Uma ficção bem real...Quem já não passou por uma situação semelhante? Porém, quero acreditar no Pai Natal e como tal vou esperar pela segunda parte... Vá, um «happy end», sff!
A escolha da foto fui muito bem conseguida! Adorei!
Beijinho! :-)
Olá querida Susana!
A foto é provavelmente o melhor deste édito... Quanto a um «happy end», acho que o «ric» acerta em cheio quando diz ao «RIC» para tirar o cavalinho da chuva...
És persistente, minha cara, ao esperar por uma 2.ª parte que, a haver, não traria/trará grandes mudanças.
Beijinhos! :-)
Ninguém caminha sozinho porque há toda uma história que acompanha a jornada, histórias de nós e de outros, de encontos e desencontros, de sorrisos e de lágrimas, de esperas e de adeus.
No limite, caminhamos connosco, lado a lado com a nossa alma.

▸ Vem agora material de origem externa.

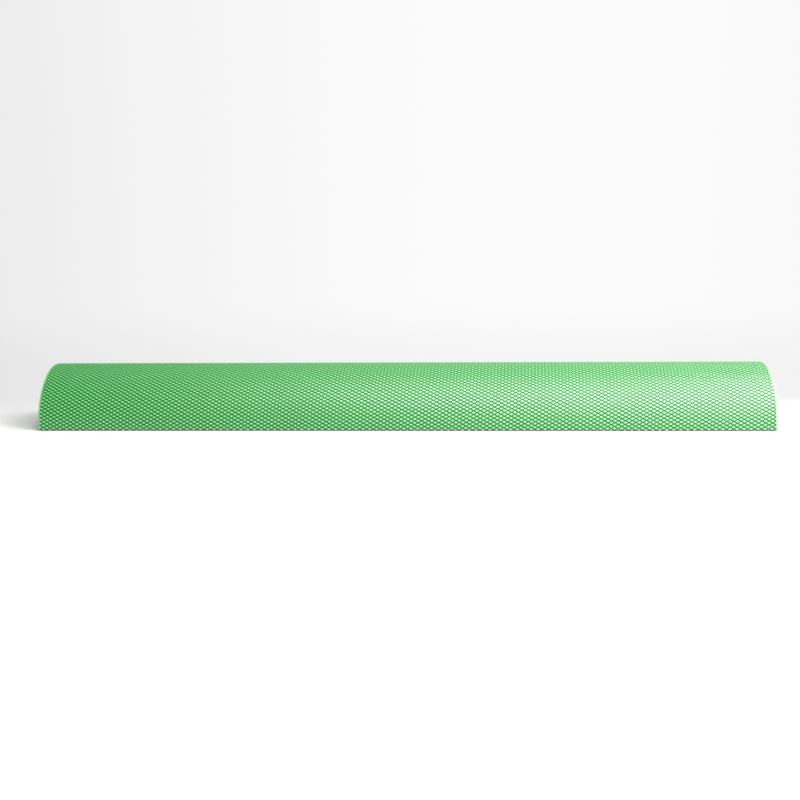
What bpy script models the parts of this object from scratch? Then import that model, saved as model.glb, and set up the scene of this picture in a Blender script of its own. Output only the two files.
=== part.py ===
"""Half round foam roller, built the way the real one is made.

Closed-cell foam sheet is wound in a spiral round a soft foam rod, a textured skin sheet is laminated over the
log, the log is sawn in half along its length, and the skin's end edges are eased. The roller rests on its sawn
face. X runs along the roller, -Y is its front, +Z is up, and the origin is the middle of the sawn face.
"""

import math

import bmesh
import bpy
from mathutils import Vector

# Driving sizes in metres
ROLLER_LENGTH = 0.9144
ROLLER_RADIUS = 0.0762
SKIN_THICKNESS = 0.0040
END_ROUND = 0.0030
ROD_RADIUS = 0.0080
BOND_GAP = 0.0003

# The largest part of the skin's thickness that the eased end edge may take
END_ROUND_WALL_SHARE = 0.9

# Counts
WRAP_COUNT = 7
ARC_STEPS = 60
END_ROUND_STEPS = 6

# The log is sawn through its middle, so each piece goes round half a turn
HALF_TURN = math.pi
TURNS_IN_HALF = 0.5

SMOOTH_ANGLE = math.radians(35)

# Colours are linear, roughness is 0 to 1
SKIN_GREEN = (0.090, 0.440, 0.150, 1.0)
CORE_GREEN = (0.330, 0.600, 0.210, 1.0)
ROD_GREEN = (0.270, 0.540, 0.180, 1.0)
SKIN_ROUGHNESS = 0.45
CORE_ROUGHNESS = 0.85


def clear_scene():
    for obj in list(bpy.data.objects):
        bpy.data.objects.remove(obj, do_unlink=True)


def foam_material(name, colour, roughness):
    material = bpy.data.materials.new(name)
    material.use_nodes = True
    shader = material.node_tree.nodes["Principled BSDF"]
    shader.inputs["Base Color"].default_value = colour
    shader.inputs["Roughness"].default_value = roughness
    shader.inputs["Metallic"].default_value = 0.0
    return material


def add_piece(name, mesh_data, material, parent, left_end):
    """A piece hangs on the roller's empty, with its own origin at the roller's left end."""
    mesh = bpy.data.meshes.new(name)
    bmesh.ops.recalc_face_normals(mesh_data, faces=mesh_data.faces)
    mesh_data.to_mesh(mesh)
    mesh_data.free()
    mesh.materials.append(material)
    mesh.shade_smooth()
    mesh.set_sharp_from_angle(angle=SMOOTH_ANGLE)
    piece = bpy.data.objects.new(name, mesh)
    piece.parent = parent
    piece.location = left_end
    bpy.context.scene.collection.objects.link(piece)
    return piece


def on_arch(radius, share):
    """A point of the cross-section: share 0 is the front sawn edge, one half the crown and 1 the back edge."""
    angle = HALF_TURN * share
    return Vector((0, -radius * math.cos(angle), radius * math.sin(angle)))


# Bond lines of the winding

# Each bond line is the middle of the thin gap between two layers. The first lies on the rod and the last lies
# under the skin, both round. The sheet starts and ends skived to nothing in the half that was sawn away, so
# half a sheet is missing from this half's turns.
ROD_BOND_RADIUS = ROD_RADIUS + BOND_GAP / 2
SKIN_BOND_RADIUS = ROLLER_RADIUS - SKIN_THICKNESS - BOND_GAP / 2
WINDING_PITCH = (SKIN_BOND_RADIUS - ROD_BOND_RADIUS) / (WRAP_COUNT - TURNS_IN_HALF)


def bond_line(turn, share):
    """The radius of the bond line outside the given turn, which climbs by half a sheet over the half turn."""
    if turn == 0:
        return ROD_BOND_RADIUS
    if turn == WRAP_COUNT:
        return SKIN_BOND_RADIUS
    return ROD_BOND_RADIUS + WINDING_PITCH * (turn - TURNS_IN_HALF + TURNS_IN_HALF * share)


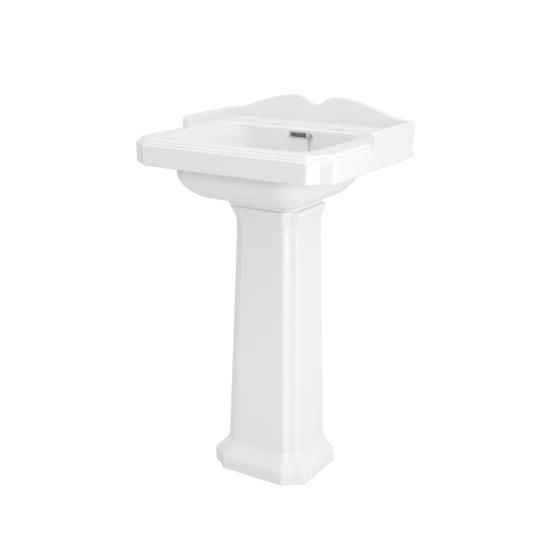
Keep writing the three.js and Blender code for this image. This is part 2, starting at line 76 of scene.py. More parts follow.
def middle(node):
    low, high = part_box(node)
    return in_tenths((low + high) / 2)


def mount_place(name):
    mounts = {mount["name"]: mount["pos_m"] for mount in frame["record"]["mounts"]}
    return in_tenths(mounts[name])


BASIN_LOW, BASIN_HIGH = (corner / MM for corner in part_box("basin"))
HALF_WIDTH = BASIN_HIGH.x
FRONT = BASIN_LOW.y
REAR = BASIN_HIGH.y
PEDESTAL_REAR = in_tenths(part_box("pedestal")[1])[1]
TAP_X, _, DECK_Z = mount_place("tap_seat_right")
WASTE_Y = middle("waste_body")[1]
STAY_X, _, STAY_Z = middle("stay_bolt")
OVERFLOW_Z = middle("overflow_grid")[2]
TRAP_OUTLET_Z = middle("outlet_pipe")[2]
WALL_FIXING_X, _, WALL_FIXING_Z = middle("wall_stud_right")
FLOOR_FIXING_X, FLOOR_FIXING_Y, _ = middle("floor_screw_right")

# ---- Plan and section of the basin, in millimetres ----

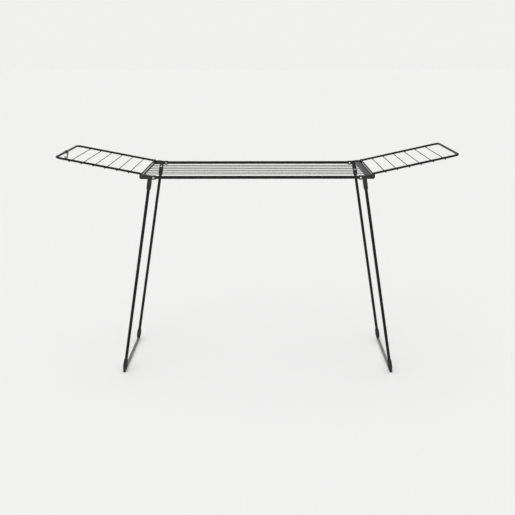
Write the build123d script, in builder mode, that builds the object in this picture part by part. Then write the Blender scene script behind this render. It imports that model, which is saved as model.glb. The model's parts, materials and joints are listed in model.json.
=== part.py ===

Adorei este texto, de emoções e sem ressentimentos... como só a nobreza de alma consegue incutir.
jocas repenicadas
Olá querida Graça!
Obrigado pela tua reflexão!
Creio que tocaste num ponto que, de facto, é muito importante para mim, mas por ser um «dado adquirido» raramente me detenho a pensar nele: a ausência de ressentimentos. Tanto na minha vida como no que vou escrevendo, mais ou menos inspirado por experiências pessoais.
Fico contente por teres gostado!
Beijinhos! :-)
Lovely image
thinking of you tonight. whereever you are, may your heart be soothed. you are a good soul.